Read the lines that follow and tally those with the word "this"; give the number and nothing else.

-- START Source material --

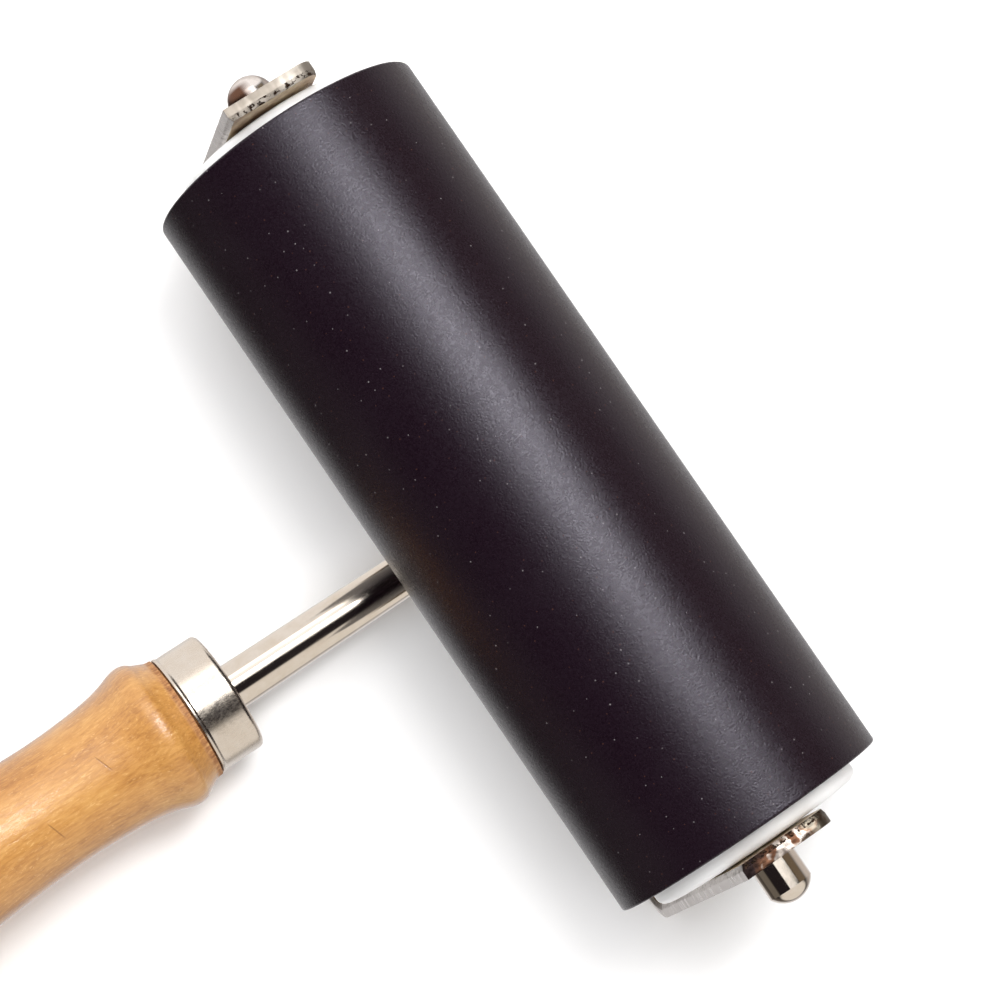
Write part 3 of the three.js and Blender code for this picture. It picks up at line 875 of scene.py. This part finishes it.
WELD_COLUMNS = 20
WELD_ROWS = 36
WELD_END = 0.25  # a bead's size at its ends, as a share of its size in the middle
WELD_RIPPLE = 0.08
WELD_RIPPLES = 2.3  # from the middle of a bead to one end
WELD_LUMP = 0.10
WELD_LUMP_PITCH = 900  # lumps for each metre
WELD_HOLLOW = 1.25  # over 1, this draws a bead's face in between its legs
WELD_SHARP_DEGREES = 40


def weld_fillet(corner, first_leg, second_leg, run):
    """A rippled fillet between two walls: its legs lie on them and it runs both ways from the corner."""
    mesh = bmesh.new()
    rings = []
    for row in range(WELD_ROWS + 1):
        v = -1 + 2 * row / WELD_ROWS
        end = WELD_END + (1 - WELD_END) * math.sqrt(max(0.0, 1 - abs(v) ** 3))
        ring = [mesh.verts.new(corner + run * v)]
        for column in range(WELD_COLUMNS + 1):
            u = column / WELD_COLUMNS
            ripple = 1 - WELD_RIPPLE + WELD_RIPPLE * math.cos(math.tau * v * WELD_RIPPLES - 1.5 * u)
            lump = 1 + WELD_LUMP * noise.noise((corner + run * v) * WELD_LUMP_PITCH + Vector((u * 2, 0, 0)))
            swell = min(1.0, end * ripple * lump)
            first = first_leg * math.cos(math.pi / 2 * u) ** WELD_HOLLOW
            second = second_leg * math.sin(math.pi / 2 * u) ** WELD_HOLLOW
            ring.append(mesh.verts.new(corner + run * v + (first + second) * swell))
        rings.append(ring)
    count = WELD_COLUMNS + 2
    for before, after in zip(rings, rings[1:]):
        for index in range(count):
            beyond = (index + 1) % count
            mesh.faces.new((before[index], before[beyond], after[beyond], after[index]))
    mesh.faces.new(rings[0])
    mesh.faces.new(rings[-1])
    bmesh.ops.recalc_face_normals(mesh, faces=mesh.faces)
    return mesh


def make_welds():
    """The beads that join the stem to the back bar: one on top and one at each side."""
    look = nickel("weld", 0.2, 0.36, along=(1, 1, 1), ripple=0.02)
    low, high = extent("weld_bead_upper")
    size = high - low
    corner = Vector((high.x, (low.y + high.y) / 2, low.z))
    legs = (Vector((-size.x, 0, 0)), Vector((0, 0, size.z)))
    bead = weld_fillet(corner, *legs, Vector((0, size.y / 2, 0)))
    finish_piece("weld_bead_upper", bead, look, WELD_SHARP_DEGREES)
    for end, side in (("domed_end", -1), ("flat_end", 1)):
        low, high = extent(f"weld_bead_{end}")
        size = high - low
        stem_side = high.y if side < 0 else low.y
        corner = Vector((low.x, stem_side, (low.z + high.z) / 2))
        legs = (Vector((size.x, 0, 0)), Vector((0, side * size.y, 0)))
        bead = weld_fillet(corner, *legs, Vector((0, 0, size.z / 2)))
        finish_piece(f"weld_bead_{end}", bead, look, WELD_SHARP_DEGREES)


def make_ferrule(stem_z, stem_radius):
    """The drawn cup round the front of the handle, with a swollen rim."""
    low, high = extent("ferrule")
    rim = (high.z - low.z) / 2
    outer = rim - RIM_SWELL
    inner = outer - FERRULE_WALL
    bore = stem_radius + BOND_GAP
    corners = [
        (bore, low.x, EASED), (outer, low.x, FERRULE_EDGE),
        (outer, high.x - RIM_LENGTH - RIM_SLOPE, ROUNDED), (rim, high.x - RIM_LENGTH, BROKEN),
        (rim, high.x, RIM_EDGE), (inner, high.x, THIN_EDGE),
        (inner, low.x + FERRULE_WALL, EASED), (bore, low.x + FERRULE_WALL, CRISP),
    ]
    look = nickel("satin_nickel", 0.18, 0.32, along=(0.5, 1, 1), ripple=0.012)
    finish_piece("ferrule", lathe(rounded(corners, 8), "X", stem_z), look)
    return outer, high.x


def smooth_through(knots, steps):
    """A Catmull-Rom curve through (radius, x) knots."""
    points = []
    padded = [knots[0], *knots, knots[-1]]
    for a, b, c, d in zip(padded, padded[1:], padded[2:], padded[3:]):
        for step in range(steps):
            t = step / steps
            point = []
            for p0, p1, p2, p3 in zip(a, b, c, d):
                point.append(0.5 * (2 * p1 + (p2 - p0) * t + (2 * p0 - 5 * p1 + 4 * p2 - p3) * t ** 2
                                    + (3 * p1 - p0 - 3 * p2 + p3) * t ** 3))
            points.append(tuple(point))
    points.append(knots[-1])
    return points


OUTLINE_STEPS = 7  # between two rings of the CAD handle
CHIP_REACH = 1.6 * MM  # the bare shoulder is chipped within this distance of its front
CHIP_MIDDLE = 0.6 * MM
CHIP_FADE = 1.0 * MM
CHIP_LEAST = 0.05 * MM
CHIP_DEPTH = 0.16 * MM
CHIP_PITCH = 16  # bumps of the chips' noise for each radian round the handle
HANDLE_SHARP_DEGREES = 60


def make_handle(stem_z, ferrule_radius, ferrule_end):
    """The turned handle: its outline runs smoothly through the rings of the CAD handle."""
    low, high = extent("wood_handle")
    rings = {}
    for vertex in frame["nodes"]["wood_handle"].data.vertices:
        place = TOOL.inverted() @ vertex.co
        along = round(place.x / MM, 2)
        radius = math.hypot(place.y, place.z - stem_z)
        rings[along] = max(rings.get(along, 0.0), radius)
    tang_bore = TANG_RADIUS + BOND_GAP
    bore_end = extent("stem")[1].x + SEAT_GAP
    knots = [(radius, along * MM) for along, radius in sorted(rings.items()) if along * MM > ferrule_end]
    widest_bore = tang_bore + 0.2 * MM
    knots = [knot for knot in knots if knot[0] >= widest_bore or knot[1] >= bore_end + 1 * MM]
    knots[-1] = (0.0, high.x)
    shoulder = knots[0][1]
    spigot = ferrule_radius - FERRULE_WALL - BOND_GAP
    inside = rounded([(0, bore_end, 0), (tang_bore, bore_end, ROUNDED), (tang_bore, low.x, EASED),
                      (spigot, low.x, 0.4 * MM), (spigot, shoulder, 0)], 4, closed=False)
    length = high.x - shoulder
    trimmed = []
    for radius, along in knots:
        part = (along - shoulder) / length
        trimmed.append((max(0.0, radius - OUTLINE_TRIM), along - OUTLINE_TRIM * part))
    curve = [(max(0.0, radius), along) for radius, along in smooth_through(trimmed, OUTLINE_STEPS)]
    outline = [tuple(point) for point in inside] + curve
    mesh = lathe(outline, "X", stem_z, LARGE, closed=False)
    chip_shoulder(mesh, stem_z, shoulder, spigot + 0.3 * MM)
    shoulder_end = knots[1][1]
    finish_piece("wood_handle", mesh, lacquered_wood(shoulder_end), HANDLE_SHARP_DEGREES)


def chip_shoulder(mesh, stem_z, shoulder, least_radius):
    """Roughens the turned shoulder next to the ferrule, outside a radius."""
    for vertex in mesh.verts:
        place = vertex.co
        outward = Vector((0, place.y, place.z - stem_z))
        if abs(place.x - shoulder) >= CHIP_REACH or outward.length <= least_radius:
            continue
        fade = max(0.0, 1 - abs(place.x - shoulder - CHIP_MIDDLE) / CHIP_FADE)
        angle = math.atan2(outward.z, outward.y)
        round_it = Vector((math.cos(angle), math.sin(angle), 0)) * CHIP_PITCH
        chip = noise.noise(round_it + Vector((0, 0, place.x * 300)))
        pull = (CHIP_LEAST + CHIP_DEPTH * max(0.0, chip)) * fade
        vertex.co = place - outward.normalized() * pull


# ---------------------------------------------------------------- studio
FLOOR_SIZE = 6.0
KEY_TILT = 24.0  # degrees from straight up toward -X
KEY_SLOPE_Y = -0.135
KEY_DISTANCE = 1.1
KEY_WIDTH = 0.50
KEY_LENGTH = 0.27
KEY_RADIANCE = 13.0
PANEL_HEIGHT = 1.13
PANEL_X = (-1.14, 0.09)
PANEL_Y = (-1.32, 0.185)
PANEL_RADIANCE = 1.3
FILL_SIZE = 2.6
FILL_HEIGHT = 1.6
FILL_RADIANCE = 1.6
FLOOR_DROP = 0.05 * MM  # below the tool, so that the two never share a surface
WARM_WHITE = (1.0, 0.985, 0.965)
COOL_WHITE = (0.99, 0.99, 1.0)

# Pale and dark walls round the tool: the direction of each, the cosines at which it begins and is full,
# and its colour
WALLS = (
    ((0, -1, 0), 0.48, 0.62, (0.98, 0.94, 0.91)),
    ((0, 1, 0), 0.70, 0.82, (0.85, 0.80, 0.74)),
    ((-1, 0, 0), 0.62, 0.80, (0.17, 0.13, 0.09)),
    ((1, 0, 0), 0.90, 0.97, (0.16, 0.14, 0.12)),
    ((-0.77, 0, -0.64), 0.60, 0.95, (0.62, 0.57, 0.54)),
    ((0, 0, -1), 0.15, 0.70, (0.14, 0.12, 0.105)),
    ((0, 0, -1), 0.60, 0.86, (0.80, 0.78, 0.78)),
    ((0, 0, 1), -2.0, -1.5, (0.018, 0.014, 0.016)),
)


def add_floor():
    data = bpy.data.meshes.new("floor")
    half = FLOOR_SIZE / 2
    corners = [(-half, -half, 0), (half, -half, 0), (half, half, 0), (-half, half, 0)]
    data.from_pydata(corners, [], [(0, 1, 2, 3)])
    floor = bpy.data.objects.new("floor", data)
    floor.location.z = -FLOOR_DROP
    data.materials.append(studio_floor())
    floor.visible_glossy = False
    bpy.context.scene.collection.objects.link(floor)


def add_softbox(name, place, aim, width, length, radiance, colour, in_reflections=True):
    """A rectangular light whose length runs along Y and whose width lies across it."""
    lamp = bpy.data.lights.new(name, "AREA")
    lamp.shape = "RECTANGLE"
    lamp.size, lamp.size_y = width, length
    lamp.energy = radiance * math.pi * width * length
    lamp.color = colour
    box = bpy.data.objects.new(name, lamp)
    bpy.context.scene.collection.objects.link(box)
    back = (place - aim).normalized()
    across = Vector((0, 1, 0)).cross(back).normalized()
    along = back.cross(across)
    turn = Matrix((across, along, back)).transposed().to_4x4()
    box.matrix_world = Matrix.Translation(place) @ turn
    box.visible_glossy = in_reflections


def add_surround():
    """The world round the tool: a dark room with the WALLS in it, the brightest of which counts."""
    world = bpy.data.worlds.new("studio")
    bpy.context.scene.world = world
    world.use_nodes = True
    tree = world.node_tree
    tree.nodes.clear()
    place = tree.nodes.new("ShaderNodeTexCoord")
    total = None
    for toward, start, full, colour in WALLS:
        facing = tree.nodes.new("ShaderNodeVectorMath")
        facing.operation = "DOT_PRODUCT"
        tree.links.new(place.outputs["Generated"], facing.inputs[0])
        facing.inputs[1].default_value = toward
        fade = tree.nodes.new("ShaderNodeMapRange")
        fade.interpolation_type = "SMOOTHSTEP"
        fade.inputs["From Min"].default_value = start
        fade.inputs["From Max"].default_value = full
        tree.links.new(facing.outputs["Value"], fade.inputs["Value"])
        tint = tree.nodes.new("ShaderNodeVectorMath")
        tint.operation = "SCALE"
        tint.inputs[0].default_value = colour
        tree.links.new(fade.outputs["Result"], tint.inputs["Scale"])
        if total is None:
            total = tint.outputs[0]
            continue
        both = tree.nodes.new("ShaderNodeVectorMath")
        both.operation = "MAXIMUM"
        tree.links.new(total, both.inputs[0])
        tree.links.new(tint.outputs[0], both.inputs[1])
        total = both.outputs[0]
    background = tree.nodes.new("ShaderNodeBackground")
    output = tree.nodes.new("ShaderNodeOutputWorld")
    tree.links.new(total, background.inputs["Color"])
    tree.links.new(background.outputs["Background"], output.inputs["Surface"])


def add_lights():
    """A key over the roller, a wide panel beside it and a broad fill that shows in no reflection."""
    middle = TOOL.translation
    toward = Vector((-math.tan(math.radians(KEY_TILT)), KEY_SLOPE_Y, 1)).normalized()
    key_place = middle + toward * KEY_DISTANCE
    add_softbox("key", key_place, middle, KEY_WIDTH, KEY_LENGTH, KEY_RADIANCE, WARM_WHITE)
    panel_place = Vector((sum(PANEL_X) / 2, sum(PANEL_Y) / 2, PANEL_HEIGHT))
    below = panel_place - Vector((0, 0, 1))
    width, length = PANEL_X[1] - PANEL_X[0], PANEL_Y[1] - PANEL_Y[0]
    add_softbox("panel", panel_place, below, width, length, PANEL_RADIANCE, WARM_WHITE)
    above = Vector((0, 0, FILL_HEIGHT))
    add_softbox("fill", above, Vector((0, 0, 0)), FILL_SIZE, FILL_SIZE, FILL_RADIANCE, COOL_WHITE,
                in_reflections=False)


def main():
    scene = bpy.context.scene
    scene.view_settings.view_transform = "Standard"
    scene.view_settings.look = "None"
    add_camera()
    add_floor()
    add_surround()
    add_lights()
    plated = nickel()
    make_roller()
    make_axle(nickel("turned_nickel", 0.05, 0.12, along=(1, 0.4, 1), ripple=0.003))
    make_yoke(plated)
    drawn = nickel("drawn_nickel", 0.06, 0.15, along=(0.03, 1, 1), ripple=0.005)
    stem_z, stem_radius = make_stem(drawn)
    make_welds()
    ferrule_radius, ferrule_end = make_ferrule(stem_z, stem_radius)
    make_handle(stem_z, ferrule_radius, ferrule_end)


main()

-- END Source material --

• **Exercise solution**: 3